▼

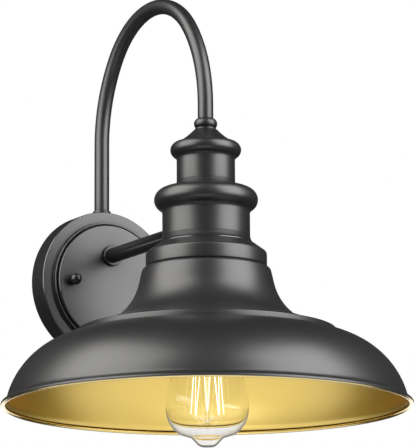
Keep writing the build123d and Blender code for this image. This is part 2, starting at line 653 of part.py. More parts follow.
def make_cup(top, bottom, bead_r, neck_r, foot_r):
    """Spun cup: flat top, round bead, cove, straight neck and a turned-out foot that seats below."""
    wrap = radians(BEAD_WRAP)
    bead_centre = neck_r + COVE_R * (1 - cos(wrap)) - bead_r * cos(wrap)
    foot_top = bottom + FOOT_LIP_H
    disc = Line((NIPPLE_HOLE_R, top), (bead_centre, top))
    bead = JernArc(disc @ 1, (1, 0), bead_r, -(90 + BEAD_WRAP))
    cove = JernArc(bead @ 1, bead % 1, COVE_R, BEAD_WRAP)
    neck = Line(cove @ 1, (neck_r, foot_top + FOOT_COVE_R))
    foot_cove = JernArc(neck @ 1, (0, -1), FOOT_COVE_R, 90)
    foot = Polyline(foot_cove @ 1, (foot_r, foot_top), (foot_r, bottom))
    return above_rim(spun(sheet(disc + bead + cove + neck + foot_cove + foot, CUP_SHEET)))


def make_upper_cup():
    return make_cup(UPPER_TOP, LOWER_TOP, UPPER_BEAD_R, UPPER_NECK_R, UPPER_FOOT_R)


def make_lower_cup():
    cup = make_cup(LOWER_TOP, FITTER_TOP, LOWER_BEAD_R, LOWER_NECK_R, LOWER_FOOT_R)
    arm_hole = towards_room(rod(NIPPLE_HOLE_R, -AXIS_Y - LOWER_NECK_R - TUBE_R, -AXIS_Y - LOWER_NECK_R / 2))
    return cup - Pos(0, 0, ARM_Z) * arm_hole


def make_fitter_collar():
    slope = tan(radians(FITTER_SHOULDER_ANGLE))
    corner_z = FITTER_TOP - (FITTER_R - FITTER_SHOULDER_R) * slope
    outline = FilletPolyline(
        (NIPPLE_HOLE_R, FITTER_TOP),
        (FITTER_SHOULDER_R, FITTER_TOP),
        (FITTER_R, corner_z),
        (FITTER_R, SHADE_TOP),
        (FLANGE_INNER_R, SHADE_TOP),
        radius=[FITTER_TOP_CORNER_R, FITTER_CORNER_R, FITTER_FOOT_CORNER_R],
    )
    collar = spun(sheet(outline, FITTER_SHEET))
    for place in screw_places():
        collar -= place * Cylinder(SHADE_SCREW_D / 2 + HOLE_PLAY, 3 * FITTER_SHEET)
    return above_rim(collar)


def screw_places():
    """Places of the shade's screws, on the seam between collar and shade."""
    step = 360 / SHADE_SCREW_COUNT
    return [Rot(0, 0, 90 + i * step) * Pos(SHADE_SCREW_CIRCLE_R, 0, SHADE_TOP) for i in range(SHADE_SCREW_COUNT)]


def shade_outline():
    """Outer path of the shade, from the edge of its top opening to the lip on the rim's bead."""
    flange = Line((FLANGE_INNER_R, SHADE_TOP), (BELL_TOP_R, SHADE_TOP))
    corner = JernArc(flange @ 1, (1, 0), BELL_CORNER_R, -BELL_WALL_ANGLE)
    wall = Line(corner @ 1, corner @ 1 + Vector(BELL_WALL_RUN, -BELL_WALL_H))
    flare = JernArc(wall @ 1, heading(BELL_WALL_ANGLE), BELL_FLARE_R, BELL_WALL_ANGLE - BELL_FLARE_ANGLE)
    apron = JernArc(flare @ 1, flare % 1, APRON_R, BELL_FLARE_ANGLE - BELL_FOOT_ANGLE)
    step = Line(apron @ 1, (STEP_R, STEP_HEIGHT))
    dome = JernArc(step @ 1, heading(DOME_TOP_ANGLE), DOME_R, DOME_TOP_ANGLE - DOME_END_ANGLE)
    flare_out = JernArc(dome @ 1, dome % 1, LIP_FLARE_R, LIP_FLARE_TURN)
    lip = Line(flare_out @ 1, (SHADE_RIM_R - RIM_BEAD_R, 2 * RIM_BEAD_R))
    return flange + corner + wall + flare + apron + step + dome + flare_out + lip


def make_shade():
    shell = spun(sheet(shade_outline(), SHADE_SHEET))
    bead = spun(Pos(SHADE_RIM_R - RIM_BEAD_R, RIM_BEAD_R) * Circle(RIM_BEAD_R))
    shade = shell + bead
    for place in screw_places():
        shade -= place * Cylinder(SHADE_SCREW_D / 2 + HOLE_PLAY, 3 * SHADE_SHEET)
    return above_rim(shade)


def make_shade_screws():
    reach = SHADE_SHEET + FITTER_SHEET + SHADE_NUT_H + SHADE_SCREW_STICK_OUT
    screw = Rot(180, 0, 0) * pan_screw(SHADE_SCREW_D, reach, SHADE_SCREW_HEAD_D, SHADE_SCREW_HEAD_H)
    return [above_rim(place * Pos(0, 0, -SHADE_SHEET) * screw) for place in screw_places()]


def make_shade_nuts():
    nut = Pos(0, 0, FITTER_SHEET) * hex_nut(SHADE_NUT_AF, SHADE_NUT_H, SHADE_SCREW_D / 2)
    return [above_rim(place * nut) for place in screw_places()]


# ---------------------------------------------------------------- lampholder
def make_stem_washer():
    return above_rim(ring(LOCK_WASHER_R, NIPPLE_HOLE_R, HUB_TOP, HUB_TOP + LOCK_WASHER_T))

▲

Extract all of the data shown above without alteration.

**Complete response:**
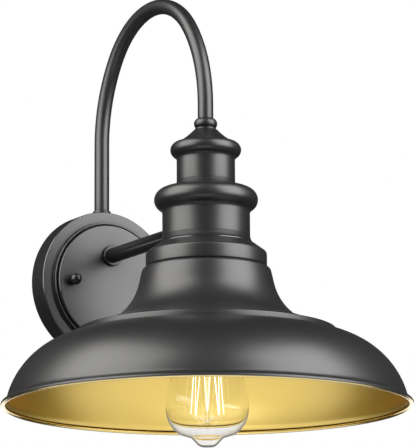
Keep writing the build123d and Blender code for this image. This is part 2, starting at line 653 of part.py. More parts follow.
def make_cup(top, bottom, bead_r, neck_r, foot_r):
    """Spun cup: flat top, round bead, cove, straight neck and a turned-out foot that seats below."""
    wrap = radians(BEAD_WRAP)
    bead_centre = neck_r + COVE_R * (1 - cos(wrap)) - bead_r * cos(wrap)
    foot_top = bottom + FOOT_LIP_H
    disc = Line((NIPPLE_HOLE_R, top), (bead_centre, top))
    bead = JernArc(disc @ 1, (1, 0), bead_r, -(90 + BEAD_WRAP))
    cove = JernArc(bead @ 1, bead % 1, COVE_R, BEAD_WRAP)
    neck = Line(cove @ 1, (neck_r, foot_top + FOOT_COVE_R))
    foot_cove = JernArc(neck @ 1, (0, -1), FOOT_COVE_R, 90)
    foot = Polyline(foot_cove @ 1, (foot_r, foot_top), (foot_r, bottom))
    return above_rim(spun(sheet(disc + bead + cove + neck + foot_cove + foot, CUP_SHEET)))


def make_upper_cup():
    return make_cup(UPPER_TOP, LOWER_TOP, UPPER_BEAD_R, UPPER_NECK_R, UPPER_FOOT_R)


def make_lower_cup():
    cup = make_cup(LOWER_TOP, FITTER_TOP, LOWER_BEAD_R, LOWER_NECK_R, LOWER_FOOT_R)
    arm_hole = towards_room(rod(NIPPLE_HOLE_R, -AXIS_Y - LOWER_NECK_R - TUBE_R, -AXIS_Y - LOWER_NECK_R / 2))
    return cup - Pos(0, 0, ARM_Z) * arm_hole


def make_fitter_collar():
    slope = tan(radians(FITTER_SHOULDER_ANGLE))
    corner_z = FITTER_TOP - (FITTER_R - FITTER_SHOULDER_R) * slope
    outline = FilletPolyline(
        (NIPPLE_HOLE_R, FITTER_TOP),
        (FITTER_SHOULDER_R, FITTER_TOP),
        (FITTER_R, corner_z),
        (FITTER_R, SHADE_TOP),
        (FLANGE_INNER_R, SHADE_TOP),
        radius=[FITTER_TOP_CORNER_R, FITTER_CORNER_R, FITTER_FOOT_CORNER_R],
    )
    collar = spun(sheet(outline, FITTER_SHEET))
    for place in screw_places():
        collar -= place * Cylinder(SHADE_SCREW_D / 2 + HOLE_PLAY, 3 * FITTER_SHEET)
    return above_rim(collar)


def screw_places():
    """Places of the shade's screws, on the seam between collar and shade."""
    step = 360 / SHADE_SCREW_COUNT
    return [Rot(0, 0, 90 + i * step) * Pos(SHADE_SCREW_CIRCLE_R, 0, SHADE_TOP) for i in range(SHADE_SCREW_COUNT)]


def shade_outline():
    """Outer path of the shade, from the edge of its top opening to the lip on the rim's bead."""
    flange = Line((FLANGE_INNER_R, SHADE_TOP), (BELL_TOP_R, SHADE_TOP))
    corner = JernArc(flange @ 1, (1, 0), BELL_CORNER_R, -BELL_WALL_ANGLE)
    wall = Line(corner @ 1, corner @ 1 + Vector(BELL_WALL_RUN, -BELL_WALL_H))
    flare = JernArc(wall @ 1, heading(BELL_WALL_ANGLE), BELL_FLARE_R, BELL_WALL_ANGLE - BELL_FLARE_ANGLE)
    apron = JernArc(flare @ 1, flare % 1, APRON_R, BELL_FLARE_ANGLE - BELL_FOOT_ANGLE)
    step = Line(apron @ 1, (STEP_R, STEP_HEIGHT))
    dome = JernArc(step @ 1, heading(DOME_TOP_ANGLE), DOME_R, DOME_TOP_ANGLE - DOME_END_ANGLE)
    flare_out = JernArc(dome @ 1, dome % 1, LIP_FLARE_R, LIP_FLARE_TURN)
    lip = Line(flare_out @ 1, (SHADE_RIM_R - RIM_BEAD_R, 2 * RIM_BEAD_R))
    return flange + corner + wall + flare + apron + step + dome + flare_out + lip


def make_shade():
    shell = spun(sheet(shade_outline(), SHADE_SHEET))
    bead = spun(Pos(SHADE_RIM_R - RIM_BEAD_R, RIM_BEAD_R) * Circle(RIM_BEAD_R))
    shade = shell + bead
    for place in screw_places():
        shade -= place * Cylinder(SHADE_SCREW_D / 2 + HOLE_PLAY, 3 * SHADE_SHEET)
    return above_rim(shade)


def make_shade_screws():
    reach = SHADE_SHEET + FITTER_SHEET + SHADE_NUT_H + SHADE_SCREW_STICK_OUT
    screw = Rot(180, 0, 0) * pan_screw(SHADE_SCREW_D, reach, SHADE_SCREW_HEAD_D, SHADE_SCREW_HEAD_H)
    return [above_rim(place * Pos(0, 0, -SHADE_SHEET) * screw) for place in screw_places()]


def make_shade_nuts():
    nut = Pos(0, 0, FITTER_SHEET) * hex_nut(SHADE_NUT_AF, SHADE_NUT_H, SHADE_SCREW_D / 2)
    return [above_rim(place * nut) for place in screw_places()]


# ---------------------------------------------------------------- lampholder
def make_stem_washer():
    return above_rim(ring(LOCK_WASHER_R, NIPPLE_HOLE_R, HUB_TOP, HUB_TOP + LOCK_WASHER_T))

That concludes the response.